(Scripts that build objects)
****************************************
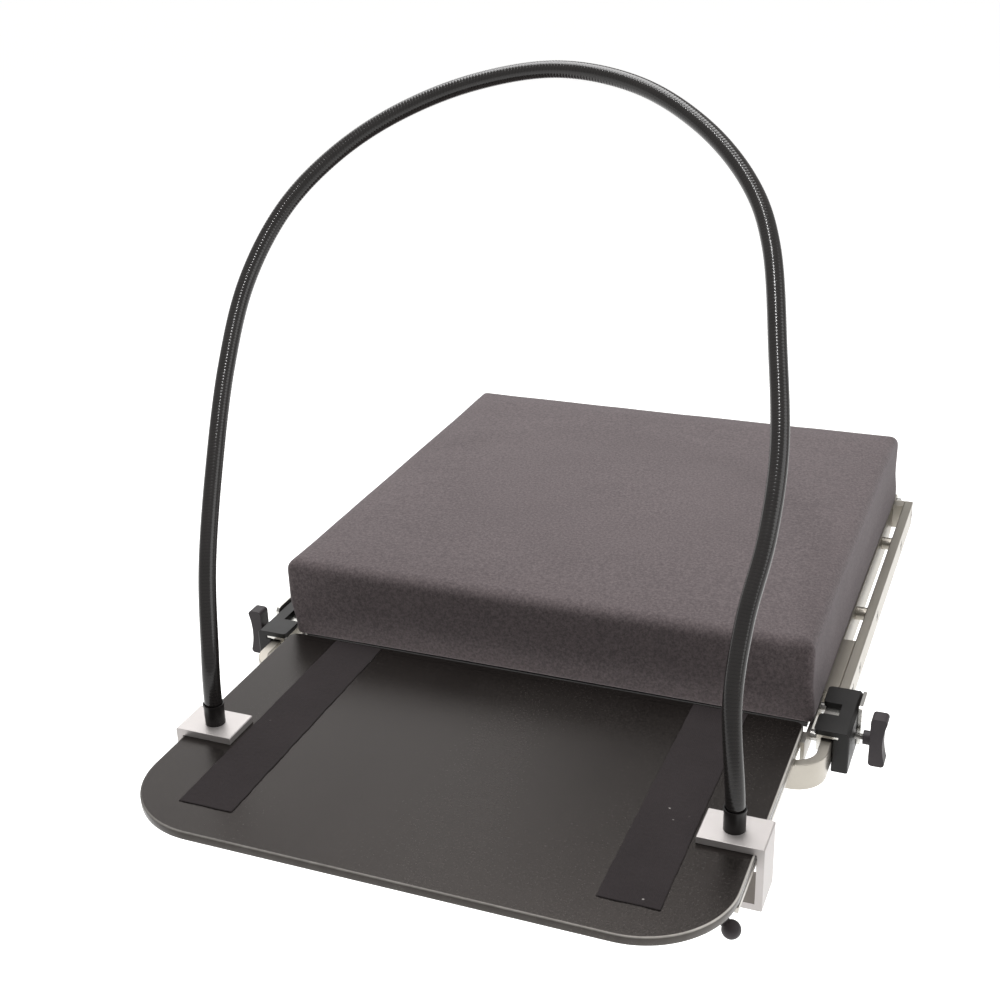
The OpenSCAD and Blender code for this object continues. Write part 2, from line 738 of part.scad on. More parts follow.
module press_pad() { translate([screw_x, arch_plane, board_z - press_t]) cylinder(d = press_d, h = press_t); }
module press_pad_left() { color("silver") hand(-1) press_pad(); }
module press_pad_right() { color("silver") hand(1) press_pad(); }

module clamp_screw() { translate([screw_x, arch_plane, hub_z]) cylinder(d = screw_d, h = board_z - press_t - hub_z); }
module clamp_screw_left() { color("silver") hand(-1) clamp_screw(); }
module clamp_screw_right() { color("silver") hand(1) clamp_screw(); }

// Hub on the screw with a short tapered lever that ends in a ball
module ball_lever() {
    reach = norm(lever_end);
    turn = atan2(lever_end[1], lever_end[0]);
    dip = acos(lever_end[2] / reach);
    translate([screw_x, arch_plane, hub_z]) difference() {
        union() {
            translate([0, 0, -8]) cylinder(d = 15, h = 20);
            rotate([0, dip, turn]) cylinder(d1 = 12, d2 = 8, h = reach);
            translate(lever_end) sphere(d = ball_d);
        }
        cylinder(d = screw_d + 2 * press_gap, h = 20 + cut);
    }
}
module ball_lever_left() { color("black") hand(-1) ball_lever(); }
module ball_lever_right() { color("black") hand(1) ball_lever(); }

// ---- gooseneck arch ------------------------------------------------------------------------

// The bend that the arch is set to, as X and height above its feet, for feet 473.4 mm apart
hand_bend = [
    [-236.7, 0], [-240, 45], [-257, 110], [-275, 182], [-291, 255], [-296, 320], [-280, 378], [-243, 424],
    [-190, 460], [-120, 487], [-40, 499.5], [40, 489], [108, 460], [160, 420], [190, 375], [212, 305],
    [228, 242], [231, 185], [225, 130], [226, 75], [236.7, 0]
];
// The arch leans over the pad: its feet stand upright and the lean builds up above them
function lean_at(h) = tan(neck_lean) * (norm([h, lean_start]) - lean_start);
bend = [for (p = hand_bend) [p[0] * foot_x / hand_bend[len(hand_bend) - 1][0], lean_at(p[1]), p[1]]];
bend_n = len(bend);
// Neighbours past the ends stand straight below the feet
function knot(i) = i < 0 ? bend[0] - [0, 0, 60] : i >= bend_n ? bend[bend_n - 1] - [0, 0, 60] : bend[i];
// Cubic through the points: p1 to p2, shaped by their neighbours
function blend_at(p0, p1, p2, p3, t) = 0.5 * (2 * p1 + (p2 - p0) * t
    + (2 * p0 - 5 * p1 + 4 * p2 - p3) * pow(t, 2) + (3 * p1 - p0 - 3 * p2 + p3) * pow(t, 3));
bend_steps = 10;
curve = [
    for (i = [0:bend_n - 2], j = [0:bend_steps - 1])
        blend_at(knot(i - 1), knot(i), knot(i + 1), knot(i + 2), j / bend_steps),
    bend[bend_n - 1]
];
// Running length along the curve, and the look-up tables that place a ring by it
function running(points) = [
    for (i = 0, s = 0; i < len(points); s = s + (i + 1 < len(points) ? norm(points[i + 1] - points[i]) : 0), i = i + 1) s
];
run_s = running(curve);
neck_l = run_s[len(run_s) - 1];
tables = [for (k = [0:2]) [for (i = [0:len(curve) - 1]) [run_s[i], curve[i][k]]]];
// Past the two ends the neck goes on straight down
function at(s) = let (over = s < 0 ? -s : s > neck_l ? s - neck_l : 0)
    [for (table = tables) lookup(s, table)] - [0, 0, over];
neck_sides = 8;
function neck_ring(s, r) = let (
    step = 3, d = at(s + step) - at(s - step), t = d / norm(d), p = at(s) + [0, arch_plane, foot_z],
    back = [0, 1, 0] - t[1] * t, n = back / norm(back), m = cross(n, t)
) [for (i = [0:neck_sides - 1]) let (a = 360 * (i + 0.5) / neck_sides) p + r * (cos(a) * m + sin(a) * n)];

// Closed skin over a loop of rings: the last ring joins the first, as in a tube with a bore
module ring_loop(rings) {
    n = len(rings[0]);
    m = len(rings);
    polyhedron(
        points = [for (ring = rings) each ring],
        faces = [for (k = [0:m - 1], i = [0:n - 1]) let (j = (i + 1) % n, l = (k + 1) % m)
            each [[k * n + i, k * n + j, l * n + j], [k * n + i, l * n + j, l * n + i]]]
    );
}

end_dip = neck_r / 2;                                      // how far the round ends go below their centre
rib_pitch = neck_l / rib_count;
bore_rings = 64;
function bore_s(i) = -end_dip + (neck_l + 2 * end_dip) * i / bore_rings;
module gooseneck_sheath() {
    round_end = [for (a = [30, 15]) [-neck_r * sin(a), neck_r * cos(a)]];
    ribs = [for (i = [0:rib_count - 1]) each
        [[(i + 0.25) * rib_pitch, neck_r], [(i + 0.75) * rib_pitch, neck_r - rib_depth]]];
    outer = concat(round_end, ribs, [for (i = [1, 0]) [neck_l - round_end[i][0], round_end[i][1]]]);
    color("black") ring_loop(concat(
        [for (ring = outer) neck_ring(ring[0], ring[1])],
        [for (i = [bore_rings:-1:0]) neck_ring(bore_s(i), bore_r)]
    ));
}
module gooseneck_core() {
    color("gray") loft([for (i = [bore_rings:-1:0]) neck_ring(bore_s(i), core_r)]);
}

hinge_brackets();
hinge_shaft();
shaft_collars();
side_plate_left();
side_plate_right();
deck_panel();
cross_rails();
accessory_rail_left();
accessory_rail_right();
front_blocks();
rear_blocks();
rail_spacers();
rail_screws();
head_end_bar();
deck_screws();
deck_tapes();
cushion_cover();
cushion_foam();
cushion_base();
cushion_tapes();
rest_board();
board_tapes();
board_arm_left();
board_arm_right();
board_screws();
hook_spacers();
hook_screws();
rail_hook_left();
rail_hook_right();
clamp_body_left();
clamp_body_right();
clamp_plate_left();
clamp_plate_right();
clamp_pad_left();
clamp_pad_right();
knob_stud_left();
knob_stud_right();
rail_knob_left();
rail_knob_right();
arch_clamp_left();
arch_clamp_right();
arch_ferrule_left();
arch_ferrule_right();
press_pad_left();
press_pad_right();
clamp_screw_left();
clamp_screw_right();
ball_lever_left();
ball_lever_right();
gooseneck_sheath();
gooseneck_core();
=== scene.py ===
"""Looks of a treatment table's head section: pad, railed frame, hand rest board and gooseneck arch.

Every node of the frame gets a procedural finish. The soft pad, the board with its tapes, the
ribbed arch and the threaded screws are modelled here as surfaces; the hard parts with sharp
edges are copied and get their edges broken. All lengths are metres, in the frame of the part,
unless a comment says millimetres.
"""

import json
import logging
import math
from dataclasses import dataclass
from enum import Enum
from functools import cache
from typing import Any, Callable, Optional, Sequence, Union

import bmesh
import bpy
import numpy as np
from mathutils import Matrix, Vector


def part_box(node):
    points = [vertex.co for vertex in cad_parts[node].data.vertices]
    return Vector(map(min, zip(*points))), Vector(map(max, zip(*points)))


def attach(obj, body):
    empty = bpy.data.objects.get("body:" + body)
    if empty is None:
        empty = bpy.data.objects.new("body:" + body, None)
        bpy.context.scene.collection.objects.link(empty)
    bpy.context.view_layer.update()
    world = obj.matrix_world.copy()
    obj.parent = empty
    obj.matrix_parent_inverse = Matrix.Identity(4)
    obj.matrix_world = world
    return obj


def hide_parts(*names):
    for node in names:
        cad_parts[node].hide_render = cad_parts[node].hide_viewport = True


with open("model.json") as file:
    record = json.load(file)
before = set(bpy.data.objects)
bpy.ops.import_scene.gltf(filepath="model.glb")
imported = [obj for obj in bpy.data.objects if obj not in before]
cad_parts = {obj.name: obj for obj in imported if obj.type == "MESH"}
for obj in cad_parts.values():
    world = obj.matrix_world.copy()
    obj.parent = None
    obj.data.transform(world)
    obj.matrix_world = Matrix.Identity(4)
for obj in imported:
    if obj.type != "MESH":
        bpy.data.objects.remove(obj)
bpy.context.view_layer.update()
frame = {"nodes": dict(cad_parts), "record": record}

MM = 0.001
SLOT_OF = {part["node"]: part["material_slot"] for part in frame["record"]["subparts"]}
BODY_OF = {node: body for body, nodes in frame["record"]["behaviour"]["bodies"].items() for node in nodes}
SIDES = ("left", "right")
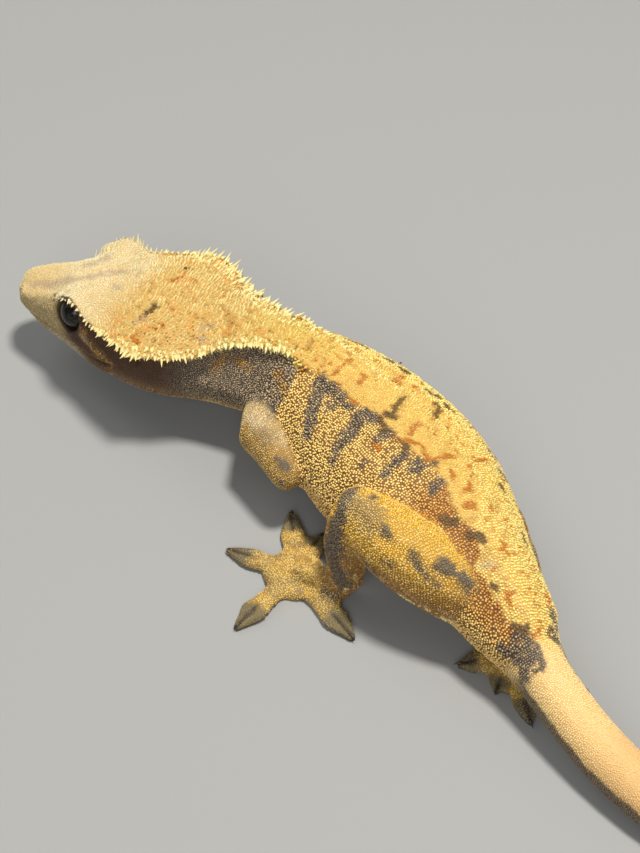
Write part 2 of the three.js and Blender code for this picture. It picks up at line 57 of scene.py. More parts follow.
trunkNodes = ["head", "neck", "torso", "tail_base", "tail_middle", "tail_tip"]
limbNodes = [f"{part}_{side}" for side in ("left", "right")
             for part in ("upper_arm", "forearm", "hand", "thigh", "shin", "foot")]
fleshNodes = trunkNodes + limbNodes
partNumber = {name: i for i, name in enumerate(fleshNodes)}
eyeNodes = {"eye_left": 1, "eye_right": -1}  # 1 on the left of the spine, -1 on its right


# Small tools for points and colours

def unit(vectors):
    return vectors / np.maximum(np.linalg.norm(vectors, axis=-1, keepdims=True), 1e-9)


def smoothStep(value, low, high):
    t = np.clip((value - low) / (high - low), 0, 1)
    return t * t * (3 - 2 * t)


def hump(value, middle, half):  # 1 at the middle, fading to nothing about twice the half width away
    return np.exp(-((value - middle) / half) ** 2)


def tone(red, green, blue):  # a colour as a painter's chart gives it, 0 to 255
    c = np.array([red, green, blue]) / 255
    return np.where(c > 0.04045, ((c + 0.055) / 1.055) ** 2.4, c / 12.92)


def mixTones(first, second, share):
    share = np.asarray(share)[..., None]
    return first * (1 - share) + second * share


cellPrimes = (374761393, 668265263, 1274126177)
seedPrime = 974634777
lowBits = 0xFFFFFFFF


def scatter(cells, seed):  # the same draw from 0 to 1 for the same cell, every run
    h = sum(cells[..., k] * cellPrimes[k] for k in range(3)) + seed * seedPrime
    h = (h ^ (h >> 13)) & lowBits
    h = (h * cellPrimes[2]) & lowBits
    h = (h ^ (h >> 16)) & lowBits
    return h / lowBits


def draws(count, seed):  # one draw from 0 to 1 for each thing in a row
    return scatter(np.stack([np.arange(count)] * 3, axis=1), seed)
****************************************
**What you have to do**. Above are the lines; repeat exactly the ones from the line containing "hinge_brackets();" down to the line containing "points = [vertex.co", both inclusive.

**The answer**.
hinge_brackets();
hinge_shaft();
shaft_collars();
side_plate_left();
side_plate_right();
deck_panel();
cross_rails();
accessory_rail_left();
accessory_rail_right();
front_blocks();
rear_blocks();
rail_spacers();
rail_screws();
head_end_bar();
deck_screws();
deck_tapes();
cushion_cover();
cushion_foam();
cushion_base();
cushion_tapes();
rest_board();
board_tapes();
board_arm_left();
board_arm_right();
board_screws();
hook_spacers();
hook_screws();
rail_hook_left();
rail_hook_right();
clamp_body_left();
clamp_body_right();
clamp_plate_left();
clamp_plate_right();
clamp_pad_left();
clamp_pad_right();
knob_stud_left();
knob_stud_right();
rail_knob_left();
rail_knob_right();
arch_clamp_left();
arch_clamp_right();
arch_ferrule_left();
arch_ferrule_right();
press_pad_left();
press_pad_right();
clamp_screw_left();
clamp_screw_right();
ball_lever_left();
ball_lever_right();
gooseneck_sheath();
gooseneck_core();
=== scene.py ===
"""Looks of a treatment table's head section: pad, railed frame, hand rest board and gooseneck arch.

Every node of the frame gets a procedural finish. The soft pad, the board with its tapes, the
ribbed arch and the threaded screws are modelled here as surfaces; the hard parts with sharp
edges are copied and get their edges broken. All lengths are metres, in the frame of the part,
unless a comment says millimetres.
"""

import json
import logging
import math
from dataclasses import dataclass
from enum import Enum
from functools import cache
from typing import Any, Callable, Optional, Sequence, Union

import bmesh
import bpy
import numpy as np
from mathutils import Matrix, Vector


def part_box(node):
    points = [vertex.co for vertex in cad_parts[node].data.vertices]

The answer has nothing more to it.